[Exercise aim]
Extract all lines that hold "body" from the records below.

[Record excerpts]
§

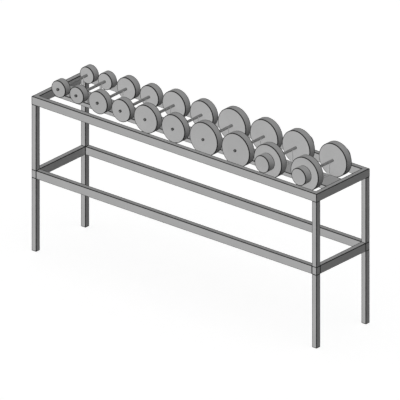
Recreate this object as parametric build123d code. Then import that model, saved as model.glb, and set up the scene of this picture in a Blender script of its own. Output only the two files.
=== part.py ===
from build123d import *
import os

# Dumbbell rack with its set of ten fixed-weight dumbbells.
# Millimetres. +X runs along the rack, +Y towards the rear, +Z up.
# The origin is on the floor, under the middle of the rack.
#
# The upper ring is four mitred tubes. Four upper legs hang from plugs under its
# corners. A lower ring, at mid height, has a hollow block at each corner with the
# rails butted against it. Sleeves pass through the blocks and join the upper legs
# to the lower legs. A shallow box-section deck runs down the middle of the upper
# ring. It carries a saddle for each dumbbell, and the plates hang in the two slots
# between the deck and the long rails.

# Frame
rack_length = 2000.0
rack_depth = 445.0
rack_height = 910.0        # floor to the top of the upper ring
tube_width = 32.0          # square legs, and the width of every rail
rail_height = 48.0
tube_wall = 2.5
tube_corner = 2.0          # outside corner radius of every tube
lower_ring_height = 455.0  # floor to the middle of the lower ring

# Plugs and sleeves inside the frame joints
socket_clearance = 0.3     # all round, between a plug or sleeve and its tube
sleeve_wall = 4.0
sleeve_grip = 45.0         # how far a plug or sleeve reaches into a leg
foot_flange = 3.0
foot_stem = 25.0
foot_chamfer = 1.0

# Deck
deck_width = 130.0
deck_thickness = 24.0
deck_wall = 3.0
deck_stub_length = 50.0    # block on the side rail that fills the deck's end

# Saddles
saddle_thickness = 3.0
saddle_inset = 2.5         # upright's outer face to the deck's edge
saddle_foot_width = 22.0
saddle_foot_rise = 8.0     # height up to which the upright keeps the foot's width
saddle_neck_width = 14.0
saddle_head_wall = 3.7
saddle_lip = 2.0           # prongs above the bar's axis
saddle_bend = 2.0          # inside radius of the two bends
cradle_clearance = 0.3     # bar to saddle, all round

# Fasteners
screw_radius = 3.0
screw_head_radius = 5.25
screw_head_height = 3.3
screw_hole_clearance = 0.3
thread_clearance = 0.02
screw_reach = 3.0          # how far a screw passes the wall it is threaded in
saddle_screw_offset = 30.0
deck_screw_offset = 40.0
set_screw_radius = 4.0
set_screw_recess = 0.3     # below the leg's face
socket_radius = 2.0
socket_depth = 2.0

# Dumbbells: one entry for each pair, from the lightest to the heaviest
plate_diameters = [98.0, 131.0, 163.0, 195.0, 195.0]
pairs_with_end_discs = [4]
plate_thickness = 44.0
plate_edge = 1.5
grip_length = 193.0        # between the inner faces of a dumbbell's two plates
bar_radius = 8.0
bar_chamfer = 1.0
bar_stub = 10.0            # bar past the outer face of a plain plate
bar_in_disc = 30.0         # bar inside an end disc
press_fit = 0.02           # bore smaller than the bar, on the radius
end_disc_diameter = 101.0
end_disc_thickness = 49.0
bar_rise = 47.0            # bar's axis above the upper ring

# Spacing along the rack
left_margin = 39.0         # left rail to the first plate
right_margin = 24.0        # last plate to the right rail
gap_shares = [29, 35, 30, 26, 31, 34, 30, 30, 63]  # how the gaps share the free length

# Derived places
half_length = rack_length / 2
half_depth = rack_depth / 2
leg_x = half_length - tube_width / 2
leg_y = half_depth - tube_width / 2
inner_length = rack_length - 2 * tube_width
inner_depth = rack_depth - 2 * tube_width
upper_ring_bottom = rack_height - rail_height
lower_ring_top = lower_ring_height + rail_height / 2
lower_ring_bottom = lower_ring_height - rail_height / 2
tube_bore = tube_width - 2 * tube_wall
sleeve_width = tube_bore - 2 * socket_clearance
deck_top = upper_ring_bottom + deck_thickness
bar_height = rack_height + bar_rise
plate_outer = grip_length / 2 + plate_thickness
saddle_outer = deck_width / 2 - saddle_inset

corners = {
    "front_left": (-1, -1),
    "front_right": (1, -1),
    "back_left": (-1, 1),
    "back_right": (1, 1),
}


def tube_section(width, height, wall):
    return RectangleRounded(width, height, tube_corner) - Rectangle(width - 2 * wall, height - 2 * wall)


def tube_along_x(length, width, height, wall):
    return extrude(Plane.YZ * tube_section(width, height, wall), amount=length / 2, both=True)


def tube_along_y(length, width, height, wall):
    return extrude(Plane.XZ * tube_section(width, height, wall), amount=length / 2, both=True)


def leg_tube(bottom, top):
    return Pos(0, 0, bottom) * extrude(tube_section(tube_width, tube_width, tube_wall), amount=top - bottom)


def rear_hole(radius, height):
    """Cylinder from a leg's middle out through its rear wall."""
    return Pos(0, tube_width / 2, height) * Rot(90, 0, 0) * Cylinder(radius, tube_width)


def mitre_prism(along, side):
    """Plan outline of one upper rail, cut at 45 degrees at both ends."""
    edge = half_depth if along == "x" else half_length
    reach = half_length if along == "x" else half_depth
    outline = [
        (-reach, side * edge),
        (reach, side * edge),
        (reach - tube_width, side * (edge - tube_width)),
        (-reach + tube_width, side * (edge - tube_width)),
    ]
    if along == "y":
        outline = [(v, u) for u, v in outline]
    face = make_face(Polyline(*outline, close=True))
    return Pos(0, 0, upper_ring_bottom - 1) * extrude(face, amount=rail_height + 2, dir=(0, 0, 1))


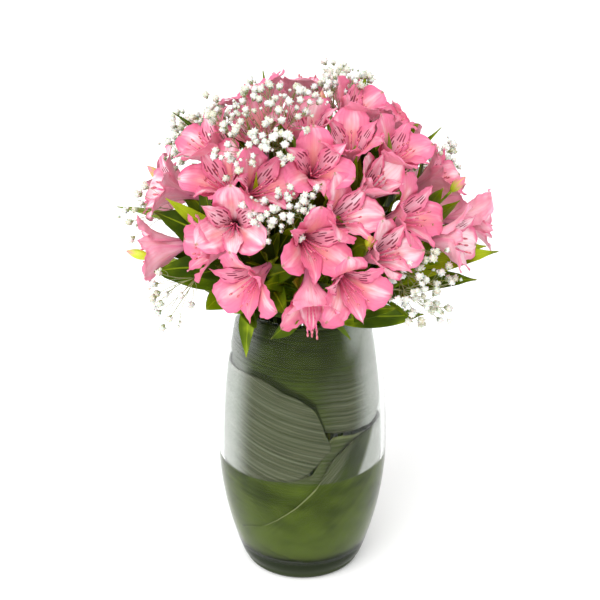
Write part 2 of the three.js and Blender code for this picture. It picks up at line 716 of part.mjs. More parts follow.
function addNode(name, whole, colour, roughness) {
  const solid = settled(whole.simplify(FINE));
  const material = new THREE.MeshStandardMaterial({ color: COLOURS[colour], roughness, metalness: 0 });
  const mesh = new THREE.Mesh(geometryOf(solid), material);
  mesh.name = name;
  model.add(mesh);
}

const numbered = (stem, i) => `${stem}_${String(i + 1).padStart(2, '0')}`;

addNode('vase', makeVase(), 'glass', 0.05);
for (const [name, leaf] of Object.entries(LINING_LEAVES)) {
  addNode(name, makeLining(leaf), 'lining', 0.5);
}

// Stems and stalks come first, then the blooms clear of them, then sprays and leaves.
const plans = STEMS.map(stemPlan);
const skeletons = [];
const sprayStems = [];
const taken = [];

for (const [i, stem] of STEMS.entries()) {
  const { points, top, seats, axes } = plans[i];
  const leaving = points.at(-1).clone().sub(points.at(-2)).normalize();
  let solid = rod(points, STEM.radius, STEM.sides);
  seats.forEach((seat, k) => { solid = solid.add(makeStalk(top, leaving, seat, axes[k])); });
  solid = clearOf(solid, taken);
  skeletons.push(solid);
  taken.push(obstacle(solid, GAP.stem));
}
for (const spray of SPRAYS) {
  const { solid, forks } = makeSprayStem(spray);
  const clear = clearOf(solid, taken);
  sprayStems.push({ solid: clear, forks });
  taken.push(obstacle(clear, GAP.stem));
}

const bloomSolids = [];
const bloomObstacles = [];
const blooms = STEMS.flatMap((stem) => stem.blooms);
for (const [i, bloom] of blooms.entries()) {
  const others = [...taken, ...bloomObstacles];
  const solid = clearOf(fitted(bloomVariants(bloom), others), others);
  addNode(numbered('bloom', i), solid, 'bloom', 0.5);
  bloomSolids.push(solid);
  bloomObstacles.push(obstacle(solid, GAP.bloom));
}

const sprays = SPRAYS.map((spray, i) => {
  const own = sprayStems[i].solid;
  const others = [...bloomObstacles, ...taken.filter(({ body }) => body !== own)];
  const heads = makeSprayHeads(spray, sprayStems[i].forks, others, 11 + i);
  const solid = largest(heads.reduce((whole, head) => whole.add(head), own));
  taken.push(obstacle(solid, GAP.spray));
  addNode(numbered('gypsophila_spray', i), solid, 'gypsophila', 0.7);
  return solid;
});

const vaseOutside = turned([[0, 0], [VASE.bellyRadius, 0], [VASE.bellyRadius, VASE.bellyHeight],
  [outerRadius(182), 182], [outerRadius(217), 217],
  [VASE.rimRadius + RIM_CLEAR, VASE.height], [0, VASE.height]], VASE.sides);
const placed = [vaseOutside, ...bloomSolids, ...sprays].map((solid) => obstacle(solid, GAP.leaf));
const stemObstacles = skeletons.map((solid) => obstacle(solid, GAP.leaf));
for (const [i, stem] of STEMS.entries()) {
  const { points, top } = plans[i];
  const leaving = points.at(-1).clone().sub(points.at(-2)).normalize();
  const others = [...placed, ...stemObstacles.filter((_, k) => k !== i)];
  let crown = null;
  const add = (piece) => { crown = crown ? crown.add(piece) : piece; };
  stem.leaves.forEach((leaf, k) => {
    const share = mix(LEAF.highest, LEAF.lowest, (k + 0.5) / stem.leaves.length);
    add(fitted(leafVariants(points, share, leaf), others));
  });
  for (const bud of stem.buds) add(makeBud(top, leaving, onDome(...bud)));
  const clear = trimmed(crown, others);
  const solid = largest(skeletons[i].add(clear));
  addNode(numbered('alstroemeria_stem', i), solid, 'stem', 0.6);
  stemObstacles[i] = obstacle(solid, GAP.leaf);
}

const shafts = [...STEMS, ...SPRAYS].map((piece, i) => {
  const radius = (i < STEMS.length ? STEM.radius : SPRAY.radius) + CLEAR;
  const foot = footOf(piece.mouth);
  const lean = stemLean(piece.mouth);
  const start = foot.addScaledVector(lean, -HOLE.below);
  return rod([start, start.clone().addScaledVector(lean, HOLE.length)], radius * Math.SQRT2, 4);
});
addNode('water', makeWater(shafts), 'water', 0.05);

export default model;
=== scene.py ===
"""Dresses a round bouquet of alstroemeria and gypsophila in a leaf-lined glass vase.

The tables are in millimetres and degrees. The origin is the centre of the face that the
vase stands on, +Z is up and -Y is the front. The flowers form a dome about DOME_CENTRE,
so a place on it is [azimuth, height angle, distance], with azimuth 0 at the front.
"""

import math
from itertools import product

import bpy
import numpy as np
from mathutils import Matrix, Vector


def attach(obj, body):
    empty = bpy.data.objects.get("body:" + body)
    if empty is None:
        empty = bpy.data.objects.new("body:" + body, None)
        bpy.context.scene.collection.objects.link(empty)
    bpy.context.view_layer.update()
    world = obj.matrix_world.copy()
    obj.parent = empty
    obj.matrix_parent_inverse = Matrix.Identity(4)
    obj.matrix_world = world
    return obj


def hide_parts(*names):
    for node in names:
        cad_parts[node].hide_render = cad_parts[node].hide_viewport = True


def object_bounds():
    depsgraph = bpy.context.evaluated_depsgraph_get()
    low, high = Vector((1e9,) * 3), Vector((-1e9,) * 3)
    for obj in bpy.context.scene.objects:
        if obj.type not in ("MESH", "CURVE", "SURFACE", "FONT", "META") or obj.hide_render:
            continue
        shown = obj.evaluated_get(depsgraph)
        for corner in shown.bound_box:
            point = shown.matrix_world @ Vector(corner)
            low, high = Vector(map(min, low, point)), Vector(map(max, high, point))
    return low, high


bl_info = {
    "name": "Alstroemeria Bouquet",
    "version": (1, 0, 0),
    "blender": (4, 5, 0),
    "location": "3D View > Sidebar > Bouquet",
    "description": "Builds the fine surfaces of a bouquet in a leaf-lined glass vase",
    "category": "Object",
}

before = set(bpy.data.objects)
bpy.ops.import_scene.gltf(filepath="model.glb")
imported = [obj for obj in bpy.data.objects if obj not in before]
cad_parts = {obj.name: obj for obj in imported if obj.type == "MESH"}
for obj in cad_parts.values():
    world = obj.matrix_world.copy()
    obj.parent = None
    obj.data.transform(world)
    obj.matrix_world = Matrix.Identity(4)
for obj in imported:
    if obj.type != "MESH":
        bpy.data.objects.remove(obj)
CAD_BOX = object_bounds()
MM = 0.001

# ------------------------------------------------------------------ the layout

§

[Answer]
  const others = [...bloomObstacles, ...taken.filter(({ body }) => body !== own)];
def attach(obj, body):
    empty = bpy.data.objects.get("body:" + body)
        empty = bpy.data.objects.new("body:" + body, None)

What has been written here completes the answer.